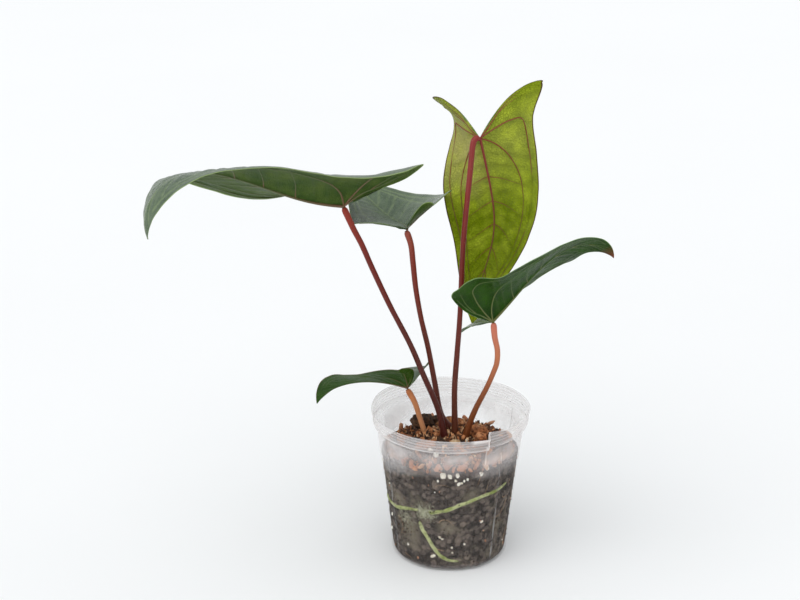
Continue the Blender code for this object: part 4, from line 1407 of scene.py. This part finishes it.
# %% Grain tree
FULL_TURN = 6.283
grain_steps = Steps("grains on points", {"Grains": "Collection", "Seed": "Int", "Smallest": "Float",
                                         "Largest": "Float", "Material": "Material"})
grain_size = grain_steps.node("GeometryNodeInputNamedAttribute", {"data_type": "FLOAT"}, {"Name": "size"})
grain_pick = grain_steps.node("GeometryNodeCollectionInfo", None,
                              {0: grain_steps.given("Grains"), "Separate Children": True,
                               "Reset Children": True})
grain_spin = grain_steps.node("FunctionNodeRandomValue", {"data_type": "FLOAT_VECTOR"},
                              {1: (FULL_TURN,) * 3, "Seed": grain_steps.given("Seed")})
grain_draw = grain_steps.node("FunctionNodeRandomValue", {"data_type": "FLOAT"},
                              {2: grain_steps.given("Smallest"), 3: grain_steps.given("Largest"),
                               "Seed": grain_steps.given("Seed")}, out=1)
grain_tone = grain_steps.node("FunctionNodeRandomValue", {"data_type": "FLOAT"},
                              {2: 0.0, 3: 1.0, "Seed": grain_steps.given("Seed") + 7.0}, out=1)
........
== What you have to do ==
Restate the data above word for word.

== Task output ==
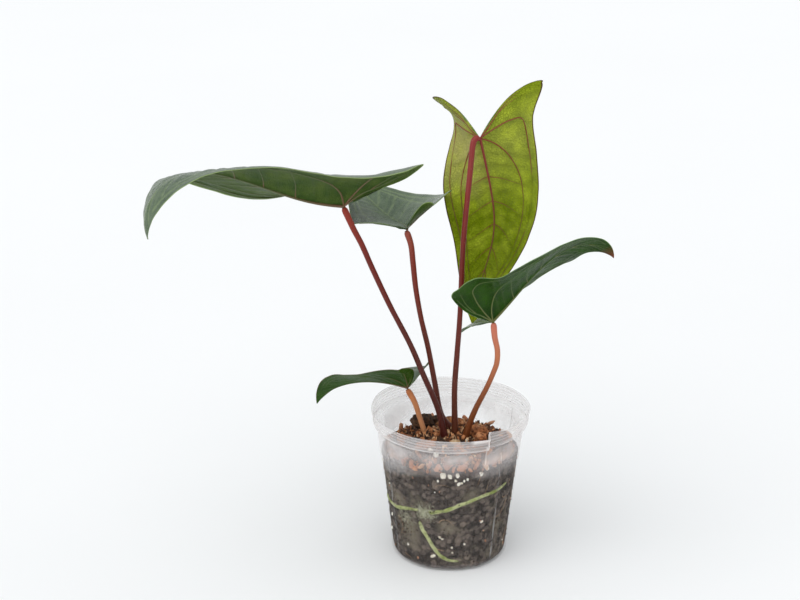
Continue the Blender code for this object: part 4, from line 1407 of scene.py. This part finishes it.
# %% Grain tree
FULL_TURN = 6.283
grain_steps = Steps("grains on points", {"Grains": "Collection", "Seed": "Int", "Smallest": "Float",
                                         "Largest": "Float", "Material": "Material"})
grain_size = grain_steps.node("GeometryNodeInputNamedAttribute", {"data_type": "FLOAT"}, {"Name": "size"})
grain_pick = grain_steps.node("GeometryNodeCollectionInfo", None,
                              {0: grain_steps.given("Grains"), "Separate Children": True,
                               "Reset Children": True})
grain_spin = grain_steps.node("FunctionNodeRandomValue", {"data_type": "FLOAT_VECTOR"},
                              {1: (FULL_TURN,) * 3, "Seed": grain_steps.given("Seed")})
grain_draw = grain_steps.node("FunctionNodeRandomValue", {"data_type": "FLOAT"},
                              {2: grain_steps.given("Smallest"), 3: grain_steps.given("Largest"),
                               "Seed": grain_steps.given("Seed")}, out=1)
grain_tone = grain_steps.node("FunctionNodeRandomValue", {"data_type": "FLOAT"},
                              {2: 0.0, 3: 1.0, "Seed": grain_steps.given("Seed") + 7.0}, out=1)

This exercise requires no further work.